The “green revolution” is increasing the hunger for metal
Copper is still very expensive. This also applies to nickel and aluminum. “This is unlikely to change any time soon,” believes Kemper from BNP Paribas. “Because of the energy transition, we need a lot of copper – for example for power cables. We need nickel for batteries and aluminum for cars.” It is foreseeable that the transformation of the economy towards CO2 neutrality will take decades. So demand remains high. At the same time, far too little was invested in new mines for years. The supply is scarce.
The economic-political showdown on the international stage is also likely to influence prices, points out Thomas Benedix from Union Investment. “The current geopolitical uncertainty and uncertainties surrounding US tariff policy are causing many physical market participants to stock up on metal to make their supply chains more resilient.” Some metals are literally hoarded.
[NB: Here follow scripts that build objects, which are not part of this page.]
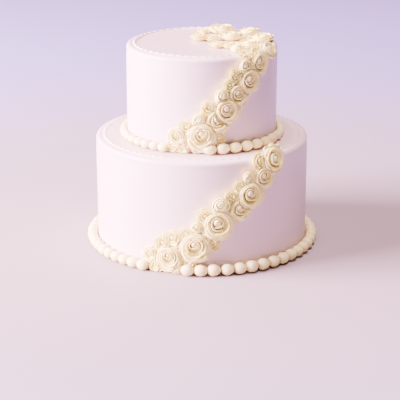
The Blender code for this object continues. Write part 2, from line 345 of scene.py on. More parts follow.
@dataclass(frozen=True)
class SugarFinish:
    """Sugar petals or piped cream: a warm crease colour that is painted shade, an ivory body and a paler
    lip colour that is a painted highlight.
    """

    name: str
    crease_shade: Colour
    body: Colour
    lip_highlight: Colour
    roughness: Pair
    grain: float

    def material(self) -> bpy.types.Material:
        """The piece's tone, which holds painted shade and painted highlight, made a little uneven, picks
        the colour; a fine grain lies over it.
        """
        graph = Graph(self.name)
        mottle = graph.noise(160.0, 3.0)
        # Painted shade at tone 0 in the creases, painted highlight from tone 0.95 on the lips
        graph.tinted(mottle, 0.10, ((0.0, self.crease_shade), (0.36, self.body), (0.95, self.lip_highlight)))
        wipe = graph.noise(240.0, 2.0)
        polish = graph.spread(wipe.outputs["Fac"], *self.roughness)
        graph.link(polish.outputs["Result"], graph.shader.inputs["Roughness"])
        fine = graph.noise(2200.0, 2.0)
        soft = graph.noise(420.0, 3.0)
        graph.relief(((soft, self.grain, 0.35 * MM), (fine, 0.10, 0.08 * MM)))
        graph.set(
            Subsurface_Weight=0.14,
            Subsurface_Radius=(1.0, 0.9, 0.5),
            Subsurface_Scale=1.5 * MM,
            Specular_IOR_Level=0.42,
        )
        return graph.material


@dataclass(frozen=True)
class FloorFinish:
    """Plain pale matt ground that cools slowly away from the cake."""

    name: str
    near: Colour
    far: Colour

    def material(self) -> bpy.types.Material:
        """The colour follows the distance from the middle: near up to 0.2 m, far from 0.9 m on."""
        graph = Graph(self.name)
        place = graph.add("ShaderNodeTexCoord")
        away = graph.add("ShaderNodeVectorMath", operation="LENGTH")
        graph.link(place.outputs["Object"], away.inputs[0])
        ramp = graph.ramp(((0.2, self.near), (0.9, self.far)))
        graph.link(away.outputs["Value"], ramp.inputs["Fac"])
        graph.link(ramp.outputs["Color"], graph.shader.inputs["Base Color"])
        graph.set(Roughness=0.75, Specular_IOR_Level=0.2)
        return graph.material


# The icing's darker disc colour is painted shade, its line colour a painted highlight on the strokes
ICING = IcingFinish(
    name="satin_icing",
    disc_shade=(0.66, 0.51, 0.56),
    body=(0.77, 0.62, 0.65),
    line=(0.88, 0.78, 0.78),
    roughness=(0.36, 0.46),
)
# The crease colours are painted shade and the lip colours painted highlight
PIPING = SugarFinish(
    name="piped_pearl_cream",
    crease_shade=(0.44, 0.40, 0.25),
    body=(0.90, 0.83, 0.34),
    lip_highlight=(0.95, 0.89, 0.47),
    roughness=(0.34, 0.46),
    grain=0.30,
)
ROSE_SUGAR = SugarFinish(
    name="rose_petal_sugar",
    crease_shade=(0.36, 0.35, 0.23),
    body=(0.93, 0.87, 0.19),
    lip_highlight=(0.98, 0.92, 0.40),
    roughness=(0.42, 0.54),
    grain=0.22,
)
FILLER_SUGAR = SugarFinish(
    name="blossom_sugar",
    crease_shade=(0.52, 0.49, 0.28),
    body=(0.94, 0.89, 0.19),
    lip_highlight=(0.98, 0.94, 0.35),
    roughness=(0.42, 0.54),
    grain=0.26,
)
FLOOR = FloorFinish(name="pale_floor", near=(0.345, 0.295, 0.335), far=(0.33, 0.29, 0.66))


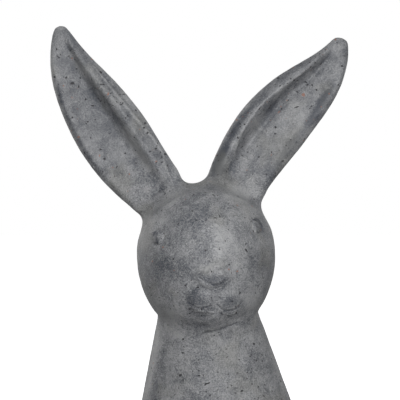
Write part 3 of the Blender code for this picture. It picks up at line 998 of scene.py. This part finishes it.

Industrial metals as a power factor
Industrial metals are something like a mirror of the global economy. Depending on which raw materials are in demand, this says a lot about the direction and areas in which the economy is developing. Industrial metals are also a power factor. For many politicians and entrepreneurs it is now about having and maintaining control over the coveted raw materials. The age of cheap industrial metals is over for the time being.